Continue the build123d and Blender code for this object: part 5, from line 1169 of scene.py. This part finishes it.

------

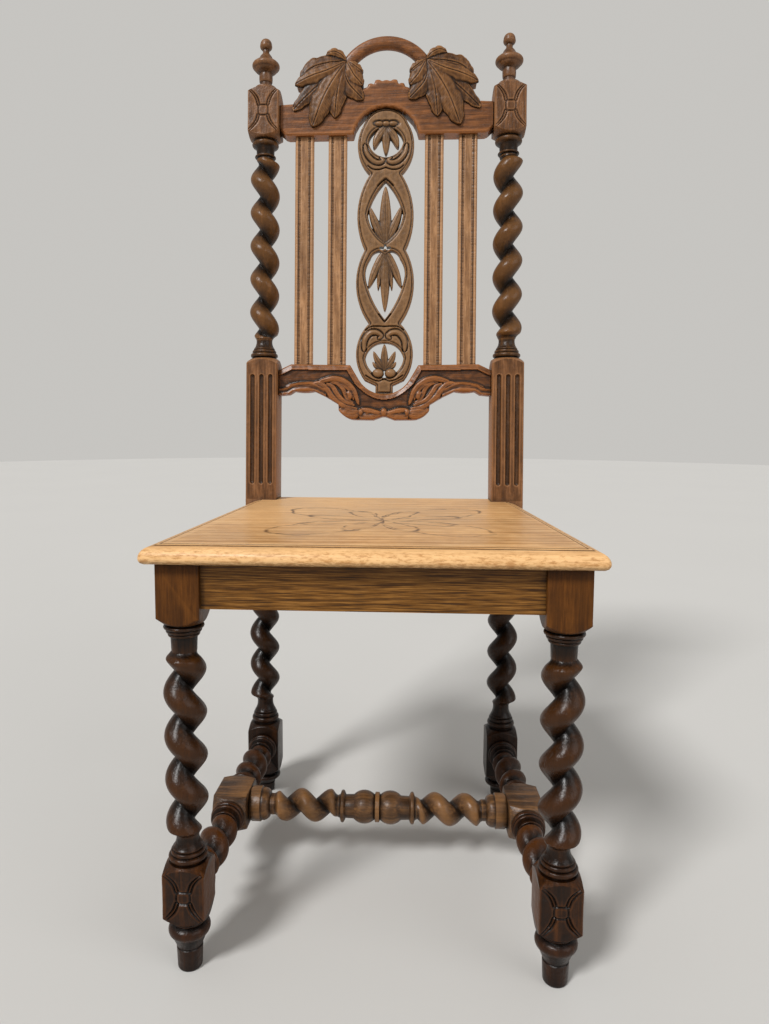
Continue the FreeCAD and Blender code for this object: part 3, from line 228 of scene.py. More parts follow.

------

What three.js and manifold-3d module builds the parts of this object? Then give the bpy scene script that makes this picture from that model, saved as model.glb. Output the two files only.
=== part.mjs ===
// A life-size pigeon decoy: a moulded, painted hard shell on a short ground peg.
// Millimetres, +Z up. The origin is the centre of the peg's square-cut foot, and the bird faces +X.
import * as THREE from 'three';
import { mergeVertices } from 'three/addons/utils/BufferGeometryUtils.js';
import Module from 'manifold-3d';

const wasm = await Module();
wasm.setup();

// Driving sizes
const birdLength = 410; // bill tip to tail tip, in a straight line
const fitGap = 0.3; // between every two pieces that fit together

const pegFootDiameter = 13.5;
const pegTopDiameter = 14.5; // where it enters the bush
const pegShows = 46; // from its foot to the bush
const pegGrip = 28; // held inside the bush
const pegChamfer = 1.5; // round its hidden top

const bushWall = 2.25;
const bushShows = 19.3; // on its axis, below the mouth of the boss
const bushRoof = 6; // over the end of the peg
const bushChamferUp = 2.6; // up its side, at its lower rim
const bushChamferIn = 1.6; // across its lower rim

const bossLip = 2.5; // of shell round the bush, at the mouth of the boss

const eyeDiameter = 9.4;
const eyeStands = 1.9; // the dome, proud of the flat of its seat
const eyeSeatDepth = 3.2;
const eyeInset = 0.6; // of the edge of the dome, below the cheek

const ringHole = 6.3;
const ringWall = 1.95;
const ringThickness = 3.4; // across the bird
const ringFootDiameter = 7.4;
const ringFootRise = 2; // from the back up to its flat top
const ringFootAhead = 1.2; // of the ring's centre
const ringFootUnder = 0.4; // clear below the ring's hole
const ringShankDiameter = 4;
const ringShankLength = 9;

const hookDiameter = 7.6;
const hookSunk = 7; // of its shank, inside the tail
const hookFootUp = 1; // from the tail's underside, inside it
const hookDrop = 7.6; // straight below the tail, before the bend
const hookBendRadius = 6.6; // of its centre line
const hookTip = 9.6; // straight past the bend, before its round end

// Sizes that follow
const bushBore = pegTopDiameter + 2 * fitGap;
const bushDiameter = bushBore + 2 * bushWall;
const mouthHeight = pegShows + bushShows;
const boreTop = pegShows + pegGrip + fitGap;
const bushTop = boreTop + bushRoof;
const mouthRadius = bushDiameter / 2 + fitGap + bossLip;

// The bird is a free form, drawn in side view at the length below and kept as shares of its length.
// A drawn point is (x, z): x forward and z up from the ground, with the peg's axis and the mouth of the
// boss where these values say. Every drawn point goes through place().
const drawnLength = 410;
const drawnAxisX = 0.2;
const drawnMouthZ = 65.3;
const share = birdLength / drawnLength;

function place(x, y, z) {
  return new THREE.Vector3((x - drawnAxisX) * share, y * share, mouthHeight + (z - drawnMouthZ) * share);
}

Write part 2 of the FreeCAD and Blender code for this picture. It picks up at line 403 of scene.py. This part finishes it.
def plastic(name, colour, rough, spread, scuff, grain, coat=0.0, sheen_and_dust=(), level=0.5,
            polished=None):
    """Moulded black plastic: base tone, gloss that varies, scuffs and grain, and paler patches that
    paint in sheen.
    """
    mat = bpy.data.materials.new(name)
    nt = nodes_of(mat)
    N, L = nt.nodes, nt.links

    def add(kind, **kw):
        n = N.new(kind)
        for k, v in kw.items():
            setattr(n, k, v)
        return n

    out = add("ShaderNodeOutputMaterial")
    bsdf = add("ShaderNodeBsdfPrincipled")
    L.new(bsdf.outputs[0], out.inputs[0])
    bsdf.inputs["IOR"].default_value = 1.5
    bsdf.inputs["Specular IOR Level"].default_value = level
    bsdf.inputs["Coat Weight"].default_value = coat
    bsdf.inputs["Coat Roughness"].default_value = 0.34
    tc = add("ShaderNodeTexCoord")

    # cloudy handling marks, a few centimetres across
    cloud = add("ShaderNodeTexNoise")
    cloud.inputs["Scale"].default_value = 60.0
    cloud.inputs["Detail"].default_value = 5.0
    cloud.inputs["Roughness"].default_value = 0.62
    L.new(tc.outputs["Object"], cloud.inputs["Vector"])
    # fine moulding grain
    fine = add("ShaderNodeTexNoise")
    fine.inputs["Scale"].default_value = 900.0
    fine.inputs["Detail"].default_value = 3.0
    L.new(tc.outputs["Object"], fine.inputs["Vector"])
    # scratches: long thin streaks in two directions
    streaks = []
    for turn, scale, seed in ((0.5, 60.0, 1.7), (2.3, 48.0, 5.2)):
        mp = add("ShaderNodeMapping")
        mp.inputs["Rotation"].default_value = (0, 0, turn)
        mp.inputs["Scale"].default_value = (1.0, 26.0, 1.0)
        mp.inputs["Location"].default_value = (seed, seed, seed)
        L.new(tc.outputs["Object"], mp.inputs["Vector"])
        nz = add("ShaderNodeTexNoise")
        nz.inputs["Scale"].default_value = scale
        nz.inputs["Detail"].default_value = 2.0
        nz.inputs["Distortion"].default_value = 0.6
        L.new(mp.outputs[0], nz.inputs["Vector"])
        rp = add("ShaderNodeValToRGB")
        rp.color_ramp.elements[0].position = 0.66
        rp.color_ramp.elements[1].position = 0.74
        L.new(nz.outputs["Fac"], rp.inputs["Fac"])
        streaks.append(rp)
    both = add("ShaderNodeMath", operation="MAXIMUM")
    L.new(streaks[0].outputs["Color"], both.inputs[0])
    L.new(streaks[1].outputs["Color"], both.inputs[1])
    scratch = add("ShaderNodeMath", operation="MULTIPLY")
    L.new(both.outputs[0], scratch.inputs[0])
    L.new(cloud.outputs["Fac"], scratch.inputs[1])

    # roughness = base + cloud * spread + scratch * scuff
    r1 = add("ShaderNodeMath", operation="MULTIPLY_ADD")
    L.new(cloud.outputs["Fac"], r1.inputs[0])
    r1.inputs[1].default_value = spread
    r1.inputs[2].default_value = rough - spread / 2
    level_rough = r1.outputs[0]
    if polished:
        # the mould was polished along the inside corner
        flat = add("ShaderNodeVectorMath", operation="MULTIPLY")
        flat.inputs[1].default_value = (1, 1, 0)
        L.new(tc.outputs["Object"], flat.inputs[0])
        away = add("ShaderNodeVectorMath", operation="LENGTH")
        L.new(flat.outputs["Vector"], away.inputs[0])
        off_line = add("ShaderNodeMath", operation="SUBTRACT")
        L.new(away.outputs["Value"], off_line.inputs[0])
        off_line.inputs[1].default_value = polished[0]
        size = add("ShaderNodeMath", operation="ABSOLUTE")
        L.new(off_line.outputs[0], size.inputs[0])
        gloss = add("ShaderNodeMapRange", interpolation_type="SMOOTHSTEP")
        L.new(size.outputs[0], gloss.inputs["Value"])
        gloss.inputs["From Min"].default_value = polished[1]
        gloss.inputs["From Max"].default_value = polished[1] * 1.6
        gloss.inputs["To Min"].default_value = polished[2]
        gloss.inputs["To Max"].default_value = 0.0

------

Instruction: Using the listing above, return all lines where the word "finishes" occurs.

Output below:
Continue the build123d and Blender code for this object: part 5, from line 1169 of scene.py. This part finishes it.
Write part 2 of the FreeCAD and Blender code for this picture. It picks up at line 403 of scene.py. This part finishes it.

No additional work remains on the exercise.